DV I actually spent time and a little money looking at DRM systems. I almost settled on one and then read that it had been hacked by some kids in a daycare somewhere. I am of course kidding about the daycare kids, but DRM systems are a huge obstacle in the download environment. Steve Jobs recently went on record as saying he felt that record companies needed to drop their DRM requirements from the downloadable music business. He cited the fact tat the record companies were selling non-copy protected content in the form of CD's already and that the download sites should not have to be hampered by a limitation the record companies cannot put on their own products. Basically what it comes down to is if you put some kind of heavy handed DRM on your downloads you wind up making the download more expensive, making it less usable by the end user and ultimately end up sending that customer back to the torrent sites to get this stuff for free.

And ...

DV: We are going to be moving a lot of stuff that would have come out as comics onto our download site. The comic book format seems to be breathing its last and I think releasing a comic with sales under 1,000 copies not only is a money-loser for us, it doesn't do anything to build circulation. At 69¢ and with the notion of instant gratification, the barrier to trying something becomes reduced.

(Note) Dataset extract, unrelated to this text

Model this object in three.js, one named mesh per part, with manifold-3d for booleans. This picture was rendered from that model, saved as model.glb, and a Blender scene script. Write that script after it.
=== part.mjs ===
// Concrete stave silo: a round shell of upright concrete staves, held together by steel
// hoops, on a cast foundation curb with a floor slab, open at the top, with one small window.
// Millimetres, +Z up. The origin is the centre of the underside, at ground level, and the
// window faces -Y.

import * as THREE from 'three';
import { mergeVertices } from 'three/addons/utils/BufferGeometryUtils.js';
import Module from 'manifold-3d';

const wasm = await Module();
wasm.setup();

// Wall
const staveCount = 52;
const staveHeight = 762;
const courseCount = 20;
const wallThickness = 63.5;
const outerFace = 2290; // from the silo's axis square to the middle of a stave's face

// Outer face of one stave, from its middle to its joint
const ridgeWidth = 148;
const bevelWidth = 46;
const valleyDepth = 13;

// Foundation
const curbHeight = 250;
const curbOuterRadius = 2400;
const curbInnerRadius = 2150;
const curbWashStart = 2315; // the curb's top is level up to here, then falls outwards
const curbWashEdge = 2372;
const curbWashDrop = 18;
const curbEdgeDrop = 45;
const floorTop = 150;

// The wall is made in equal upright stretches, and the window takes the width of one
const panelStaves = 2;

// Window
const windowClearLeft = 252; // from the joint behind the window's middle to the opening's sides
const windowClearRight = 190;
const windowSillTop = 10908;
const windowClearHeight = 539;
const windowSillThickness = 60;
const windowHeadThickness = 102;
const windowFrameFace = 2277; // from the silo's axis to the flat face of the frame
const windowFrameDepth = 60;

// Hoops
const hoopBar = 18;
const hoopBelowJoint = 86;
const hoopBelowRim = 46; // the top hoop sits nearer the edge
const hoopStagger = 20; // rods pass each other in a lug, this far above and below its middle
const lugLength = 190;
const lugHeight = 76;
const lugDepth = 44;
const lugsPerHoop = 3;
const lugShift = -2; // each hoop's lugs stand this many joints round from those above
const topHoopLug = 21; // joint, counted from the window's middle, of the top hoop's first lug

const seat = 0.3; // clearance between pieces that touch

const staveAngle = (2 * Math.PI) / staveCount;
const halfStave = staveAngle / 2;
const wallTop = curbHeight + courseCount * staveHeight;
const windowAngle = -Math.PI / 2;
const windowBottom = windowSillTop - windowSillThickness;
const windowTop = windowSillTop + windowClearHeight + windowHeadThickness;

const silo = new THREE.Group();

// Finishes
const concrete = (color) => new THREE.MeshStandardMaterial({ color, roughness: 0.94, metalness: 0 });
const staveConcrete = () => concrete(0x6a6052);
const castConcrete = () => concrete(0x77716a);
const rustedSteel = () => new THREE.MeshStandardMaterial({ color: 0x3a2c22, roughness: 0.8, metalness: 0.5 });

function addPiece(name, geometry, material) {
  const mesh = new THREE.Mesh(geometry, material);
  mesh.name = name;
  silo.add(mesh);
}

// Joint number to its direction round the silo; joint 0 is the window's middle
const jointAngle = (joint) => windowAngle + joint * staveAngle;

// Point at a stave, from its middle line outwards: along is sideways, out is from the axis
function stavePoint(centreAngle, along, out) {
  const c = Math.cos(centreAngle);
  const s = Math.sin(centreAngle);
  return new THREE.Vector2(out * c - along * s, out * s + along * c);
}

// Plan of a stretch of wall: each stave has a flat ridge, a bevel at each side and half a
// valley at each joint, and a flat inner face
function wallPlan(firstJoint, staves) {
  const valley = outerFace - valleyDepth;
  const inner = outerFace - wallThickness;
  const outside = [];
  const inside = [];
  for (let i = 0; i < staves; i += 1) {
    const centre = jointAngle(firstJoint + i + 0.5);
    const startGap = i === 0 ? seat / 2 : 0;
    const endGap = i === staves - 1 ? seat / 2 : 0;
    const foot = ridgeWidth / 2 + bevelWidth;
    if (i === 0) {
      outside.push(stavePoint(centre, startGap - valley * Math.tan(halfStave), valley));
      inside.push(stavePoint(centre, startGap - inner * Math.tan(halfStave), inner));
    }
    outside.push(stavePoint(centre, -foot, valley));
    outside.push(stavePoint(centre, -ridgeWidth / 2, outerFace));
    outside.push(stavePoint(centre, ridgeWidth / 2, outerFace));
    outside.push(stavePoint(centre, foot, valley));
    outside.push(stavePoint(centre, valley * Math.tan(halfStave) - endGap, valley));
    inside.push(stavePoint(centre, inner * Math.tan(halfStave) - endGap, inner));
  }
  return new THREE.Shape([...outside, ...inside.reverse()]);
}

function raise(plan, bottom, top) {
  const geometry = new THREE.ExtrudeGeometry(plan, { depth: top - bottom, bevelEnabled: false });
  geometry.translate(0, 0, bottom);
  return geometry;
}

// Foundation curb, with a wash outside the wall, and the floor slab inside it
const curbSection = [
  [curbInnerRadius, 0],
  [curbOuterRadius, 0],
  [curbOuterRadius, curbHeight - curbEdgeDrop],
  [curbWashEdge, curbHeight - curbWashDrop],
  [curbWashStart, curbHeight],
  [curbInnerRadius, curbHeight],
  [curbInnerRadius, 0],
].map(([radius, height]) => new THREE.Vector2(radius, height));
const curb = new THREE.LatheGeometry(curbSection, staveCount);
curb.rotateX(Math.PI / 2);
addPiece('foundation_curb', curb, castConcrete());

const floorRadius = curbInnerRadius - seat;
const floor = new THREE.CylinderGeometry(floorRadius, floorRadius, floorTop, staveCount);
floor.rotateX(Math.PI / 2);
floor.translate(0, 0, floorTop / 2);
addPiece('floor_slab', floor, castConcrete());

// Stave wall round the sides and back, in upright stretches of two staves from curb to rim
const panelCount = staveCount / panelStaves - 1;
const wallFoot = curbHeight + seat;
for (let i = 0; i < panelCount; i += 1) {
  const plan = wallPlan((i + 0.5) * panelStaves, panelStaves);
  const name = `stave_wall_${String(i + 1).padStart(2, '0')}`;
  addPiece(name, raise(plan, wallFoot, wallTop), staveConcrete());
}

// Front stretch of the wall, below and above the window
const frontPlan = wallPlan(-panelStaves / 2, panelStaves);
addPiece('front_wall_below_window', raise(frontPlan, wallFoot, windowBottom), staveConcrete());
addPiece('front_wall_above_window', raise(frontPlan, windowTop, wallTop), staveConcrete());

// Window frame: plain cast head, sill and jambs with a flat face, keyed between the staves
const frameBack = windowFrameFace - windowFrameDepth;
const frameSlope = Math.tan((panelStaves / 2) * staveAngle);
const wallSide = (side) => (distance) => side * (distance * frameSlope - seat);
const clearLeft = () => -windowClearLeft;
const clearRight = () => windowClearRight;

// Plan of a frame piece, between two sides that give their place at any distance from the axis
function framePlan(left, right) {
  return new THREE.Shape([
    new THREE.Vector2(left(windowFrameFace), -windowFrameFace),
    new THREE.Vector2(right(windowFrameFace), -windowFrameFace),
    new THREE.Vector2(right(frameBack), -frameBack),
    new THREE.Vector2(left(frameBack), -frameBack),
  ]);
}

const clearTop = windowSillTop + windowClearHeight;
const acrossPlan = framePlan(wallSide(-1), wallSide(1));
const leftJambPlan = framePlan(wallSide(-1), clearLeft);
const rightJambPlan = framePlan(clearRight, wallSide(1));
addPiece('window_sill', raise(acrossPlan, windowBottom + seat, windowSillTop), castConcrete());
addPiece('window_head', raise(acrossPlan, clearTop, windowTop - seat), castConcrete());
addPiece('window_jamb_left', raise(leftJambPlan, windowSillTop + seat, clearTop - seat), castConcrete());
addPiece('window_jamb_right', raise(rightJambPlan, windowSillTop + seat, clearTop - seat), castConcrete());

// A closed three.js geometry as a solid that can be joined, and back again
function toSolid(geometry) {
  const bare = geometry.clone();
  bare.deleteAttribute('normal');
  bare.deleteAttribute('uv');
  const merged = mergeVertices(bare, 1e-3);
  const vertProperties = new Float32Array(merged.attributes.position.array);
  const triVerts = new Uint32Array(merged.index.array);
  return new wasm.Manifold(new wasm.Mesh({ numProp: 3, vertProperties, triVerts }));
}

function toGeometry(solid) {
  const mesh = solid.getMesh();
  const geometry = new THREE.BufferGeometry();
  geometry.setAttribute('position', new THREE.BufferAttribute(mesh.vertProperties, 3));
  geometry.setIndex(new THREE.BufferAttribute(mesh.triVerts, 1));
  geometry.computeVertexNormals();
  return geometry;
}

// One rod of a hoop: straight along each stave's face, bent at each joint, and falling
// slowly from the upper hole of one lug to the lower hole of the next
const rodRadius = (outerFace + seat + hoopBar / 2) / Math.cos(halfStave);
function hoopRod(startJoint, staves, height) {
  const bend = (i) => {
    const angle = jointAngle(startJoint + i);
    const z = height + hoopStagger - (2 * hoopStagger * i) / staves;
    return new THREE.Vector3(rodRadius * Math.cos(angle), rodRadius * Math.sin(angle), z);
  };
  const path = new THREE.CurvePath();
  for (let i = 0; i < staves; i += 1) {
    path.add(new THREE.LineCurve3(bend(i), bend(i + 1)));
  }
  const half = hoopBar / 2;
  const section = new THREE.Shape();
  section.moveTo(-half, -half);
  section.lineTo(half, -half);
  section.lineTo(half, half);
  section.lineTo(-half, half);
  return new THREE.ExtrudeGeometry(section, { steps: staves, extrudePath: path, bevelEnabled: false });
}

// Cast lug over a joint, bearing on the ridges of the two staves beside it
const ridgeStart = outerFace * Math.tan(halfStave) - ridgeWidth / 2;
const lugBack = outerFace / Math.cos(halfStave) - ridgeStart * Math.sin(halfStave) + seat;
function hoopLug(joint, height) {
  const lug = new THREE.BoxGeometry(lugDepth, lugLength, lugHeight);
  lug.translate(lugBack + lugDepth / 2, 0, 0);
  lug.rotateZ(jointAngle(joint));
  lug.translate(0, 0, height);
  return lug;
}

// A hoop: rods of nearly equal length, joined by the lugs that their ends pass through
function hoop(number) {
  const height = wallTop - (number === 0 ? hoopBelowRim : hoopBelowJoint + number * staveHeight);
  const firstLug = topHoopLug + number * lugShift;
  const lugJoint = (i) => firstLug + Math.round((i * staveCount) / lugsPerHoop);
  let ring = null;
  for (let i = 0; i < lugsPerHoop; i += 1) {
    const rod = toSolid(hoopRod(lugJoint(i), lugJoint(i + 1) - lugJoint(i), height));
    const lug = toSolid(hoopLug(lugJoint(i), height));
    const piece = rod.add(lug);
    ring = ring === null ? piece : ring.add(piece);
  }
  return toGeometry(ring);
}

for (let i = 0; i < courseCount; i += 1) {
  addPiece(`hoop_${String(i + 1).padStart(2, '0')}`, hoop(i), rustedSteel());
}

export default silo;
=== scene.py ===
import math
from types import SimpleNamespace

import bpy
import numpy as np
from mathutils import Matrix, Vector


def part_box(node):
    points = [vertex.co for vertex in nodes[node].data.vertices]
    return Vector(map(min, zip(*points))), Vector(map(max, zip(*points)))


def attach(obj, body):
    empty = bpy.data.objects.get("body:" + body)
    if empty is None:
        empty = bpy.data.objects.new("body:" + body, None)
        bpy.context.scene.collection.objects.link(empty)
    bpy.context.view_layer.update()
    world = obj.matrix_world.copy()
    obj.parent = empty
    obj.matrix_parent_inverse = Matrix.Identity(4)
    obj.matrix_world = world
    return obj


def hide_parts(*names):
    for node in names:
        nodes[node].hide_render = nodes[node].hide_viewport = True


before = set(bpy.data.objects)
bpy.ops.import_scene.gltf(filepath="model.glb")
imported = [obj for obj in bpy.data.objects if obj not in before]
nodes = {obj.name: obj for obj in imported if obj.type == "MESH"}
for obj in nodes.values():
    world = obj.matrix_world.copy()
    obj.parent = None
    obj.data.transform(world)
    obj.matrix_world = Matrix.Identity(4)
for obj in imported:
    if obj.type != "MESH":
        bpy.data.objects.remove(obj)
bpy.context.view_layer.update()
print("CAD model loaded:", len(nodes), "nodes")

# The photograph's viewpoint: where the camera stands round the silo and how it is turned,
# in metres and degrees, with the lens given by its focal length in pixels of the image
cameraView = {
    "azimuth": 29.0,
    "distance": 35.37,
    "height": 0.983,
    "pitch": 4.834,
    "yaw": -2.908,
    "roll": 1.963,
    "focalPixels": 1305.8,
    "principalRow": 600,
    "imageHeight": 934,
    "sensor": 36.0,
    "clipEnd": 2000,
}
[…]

Again, the music biz and Steve Jobs figured this out a while ago, but digital offers so much potential benefit to smaller comics houses that it's encouraging to see a publisher with Slave Labor's reputation for quality jump modestly but convincingly into the market.

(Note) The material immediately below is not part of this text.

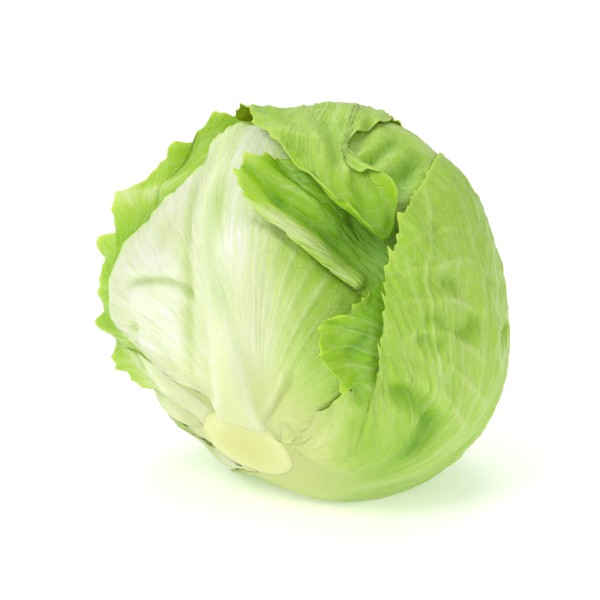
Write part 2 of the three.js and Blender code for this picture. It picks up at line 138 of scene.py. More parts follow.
# The leaves from the innermost to the outermost. base: where it starts round the stem, and how wide.
# rib: points of its main rib, in degrees from the stem and round it. margin: points in degrees from the
# stem and round it, outward curl in degrees and frill in millimetres. dent: how far it follows the
# front hollow, from 0 to 1.
LEAVES = {
    "leaf_right_shoulder": {
        "base": (128, 32),
        "rib": ((16, 128), (59, 111), (117, 102), (124, 94), (120, 64), (108, 38), (94, 22)),
        "margin": (
            (26, 146, 0, 0), (60, 130, 0, 0), (92, 138, 0, 0), (120, 160, 0, 0),
            (150, 160, 0, 0), (160, 60, 0, 0), (129, 8, 0, 0), (115, 0, 0, 0), (104, 8, 0, 0),
            (95, 18, 0, 0), (89, 28, 0, 0), (85, 38, 0, 0), (86, 48, 0, 0), (96, 58, 0, 0),
            (98, 78, 0, 0), (82, 94, 0, 0), (55, 100, 0, 0), (26, 108, 0, 0),
        ),
        "dent": 1,
    },
    "leaf_left_back": {
        "base": (-104, 50),
        "rib": ((16, -104), (50, -106), (85, -104), (120, -80)),
        "margin": (
            (24, -76, 0, 0), (48, -70, 0, 0), (78, -62, 0, 0), (105, -40, 0, 0),
            (122, -22, 0, 0), (131, -34, 0, 0), (132, -80, 0, 0), (122, -122, 0, 0),
            (98, -140, 0, 0), (65, -142, 0, 0), (25, -134, 0, 0),
        ),
        "dent": 0,
    },
    "leaf_lower_left": {
        "base": (-60, 60),
        "rib": ((16, -60), (38, -64), (62, -76)),
        "margin": (
            (20, -94, 0, 0), (28, -86, 4, 0.4), (38, -80, 12, 1), (48, -83, 22, 2),
            (57, -86, 25, 2), (65, -84, 15, 2), (74, -74, 0, 0), (70, -50, 0, 0),
            (55, -38, 0, 0), (38, -30, 0, 0), (22, -24, 0, 0),
        ),
        "dent": 0,
    },
    "leaf_left_frill": {
        "base": (-30, 18),
        "rib": ((16, -30), (47, -40), (70, -50), (100, -37)),
        "margin": (
            (22, -42, 0, 0), (34, -50, 0, 0), (46, -60, 0, 0), (57, -74, 8, 0.8),
            (66, -76, 20, 1.4), (75, -65, 24, 2), (83, -55, 34, 2.5), (90, -46, 34, 2.5),
            (97, -38, 25, 2), (105, -30, 24, 2), (113, -24, 24, 2), (117, -15, 14, 1), (109, -8, 0, 0),
            (90, -2, 0, 0), (66, 0, 0, 0), (42, -6, 0, 0), (24, -18, 0, 0),
        ),
        "dent": 0,
    },
    "leaf_front_rib": {
        "base": (22, 94),
        "rib": ((16, 3), (34, -1), (51, -5), (64, -9), (76, -12), (90, -13), (106, -13)),
        "margin": (
            (20, -28, 0, 0), (28, -37, 6, 0.6), (37, -48, 8, 0.8), (48, -56, 5, 0.8),
            (60, -64, 0, 0.6), (69, -60, 0, 0.8), (76, -50, 0, 0.8), (83, -39, 0, 1),
            (89, -29, 0, 1), (97, -22, 0, 1), (105, -18, 20, 1.5), (110, -13, 30, 1.5),
            (108, -4, 0, 0), (98, 8, 0, 0), (84, 14, 0, 0), (76, 24, 0, 0), (72, 36, 0, 0),
            (70, 50, 0, 0), (62, 66, 0, 0), (48, 76, 0, 0), (33, 80, 0, 0), (22, 74, 0, 0),
        ),
        "dent": 1,
    },
    "leaf_inner_flap": {
        "base": (81, 18),
        "rib": ((16, 84), (43, 76), (62, 66), (76, 45), (80, 28), (84, 10), (86, 1)),
        "margin": (
            (24, 70, 0, 0), (40, 70, 0, 0), (54, 62, 0, 0), (62, 52, 0, 0), (65, 42, 0, 0),
            (67.5, 30, 0, 0), (70.5, 19, 0, 0.2), (74, 9, 5, 0.8), (76, 3, 15, 2.5),
            (81, -2, 40, 5), (86, -4, 45, 5.5), (91, -1, 45, 5.5), (94, 4, 30, 3),
            (95, 14, 0, 0), (93, 28, 0, 0), (90, 42, 0, 0), (80, 56, 0, 0), (66, 72, 0, 0),
            (44, 84, 0, 0), (25, 92, 0, 0),
        ),
        "dent": 1,
    },
    "leaf_top": {
        "base": (-128, 14),
        "rib": ((16, -128), (62, -129), (113, -131), (152, -109), (156, -13), (134, 7), (96, 15), (80, 41)),
        "margin": (
            (26, -120, 0, 0), (55, -112, 5, 1), (85, -106, 10, 2), (108, -96, 15, 2),
            (124, -74, 15, 2), (128, -48, 10, 2), (121, -24, 8, 0.6), (114, -13, 12, 1),
            (107, -8, 25, 2), (99, -2, 15, 2), (95, 5, 25, 2.5), (89, 11, 35, 3),
            (87, 17, 25, 2), (84, 25, 30, 2), (79.5, 35, 45, 2.5), (82, 42, 50, 2.5),
            (89, 42, 50, 2.5), (97, 35, 30, 2), (96, 26, 8, 1), (103, 22, 5, 0.8),
            (112, 21, 5, 0.6), (121, 24, 3, 0.6), (131, 30, 0, 0.5), (142, 35, 0, 0.5),
            (152, 50, 0, 0.4), (158, 110, 0, 0), (142, 172, 0, 0), (115, -162, 0, 0),
            (84, -148, 0, 0), (54, -138, 0, 0), (26, -136, 0, 0),
        ),
        "dent": 0.3,
    },
    "leaf_right_frill": {
        "base": (104, 26),
        "rib": ((16, 104), (32, 99), (58, 63), (55, 32)),
        "margin": (
            (24, 90, 0, 0), (34, 80, 0, 0), (41, 66, 10, 0.5), (42, 56, 40, 3),
            (39.5, 48, 50, 4), (41, 40, 55, 4.5), (45, 33, 52, 4.5), (51, 29, 46, 4),
            (55, 34, 36, 3.5), (60, 40, 25, 2.5), (67, 44, 10, 1), (78, 51, 0, 0),
            (86, 66, 0, 0), (82, 84, 0, 0), (66, 98, 0, 0), (44, 108, 0, 0), (25, 118, 0, 0),
        ),
        "dent": 0.6,
    },
    "leaf_underside_back": {
        "base": (-176, 50),
        "rib": ((16, -176), (60, 178), (100, 178), (124, -178)),
        "margin": (
            (24, 158, 0, 0), (45, 150, 0, 0), (70, 150, 0, 0), (95, 156, 12, 1.6),
            (117, 166, 18, 2.4), (130, -176, 20, 2.6), (126, -156, 20, 2.6),
            (111, -142, 20, 2.6), (86, -136, 18, 2.4), (62, -132, 6, 1), (38, -134, 0, 0.2),
            (23, -146, 0, 0),
        ),
        "dent": 0,
    },
    "leaf_right_wrapper": {
        "base": (121, 146),
        "rib": ((16, 120), (40, 125), (62, 111), (82, 92), (110, 76)),
        "margin": (
            (19, 45, 0, 0), (23, 54, 0, 0.3), (28, 60, 0, 0.4), (33, 61, 0, 0.5),
            (39, 60, 0, 0.5), (44, 62, 3, 0.5), (47, 64, 6, 0.6), (49, 61, 10, 0.9),
            (53, 56, 12, 1), (59, 51, 12, 1), (66, 47, 10, 0.9), (73, 43, 8, 0.8),
            (81, 42, 6, 0.7), (89, 41.5, 4, 0.6), (98, 43.5, 2, 0.5), (109, 46.5, 0, 0.4),
            (121, 50, 0, 0.1), (134, 56, 0, 0.1), (146, 70, 0, 0.2), (148, 98, 0, 0.6),
            (136, 126, 5, 1), (117, 144, 10, 1.3), (99, 160, 15, 1.6), (84, 176, 15, 1.6),
            (70, -164, 12, 1.6), (50, -152, 6, 1), (32, -152, 0, 0.5), (20, -162, 0, 0),
        ),
        "dent": 0,
    },
}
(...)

Apr 11, 2007 at 01:00 PM by Tom McLean in Web/Tech | Permalink

Comments

This is the model my publishing company, Ambrosia Publishing (www.ambrosiapublishing.com) is using as well. The difference being we serialize all of our titles online first for free before they are collected and sold as trade paperbacks (for serials) or graphic novels. To me, it is crazy for new or lesser-established independent publishers to publish floppies. Granted, they can be used to promote the eventual TPB but you still have to pay the printing bill for, at least, 6 monthly comics to get to the TPB stage. Going with a conservative $3,000 printing bill for each monthly comic, that's $18,000 right there. Unless you have a popular indy comic which is supported by a lot of comic shop retailers (which is another story), a publisher will have a hard time recouping his or her money with the monthly-as-a-loss-leader-theory. Slave Labor has it right and I wish them the best because they deserve it.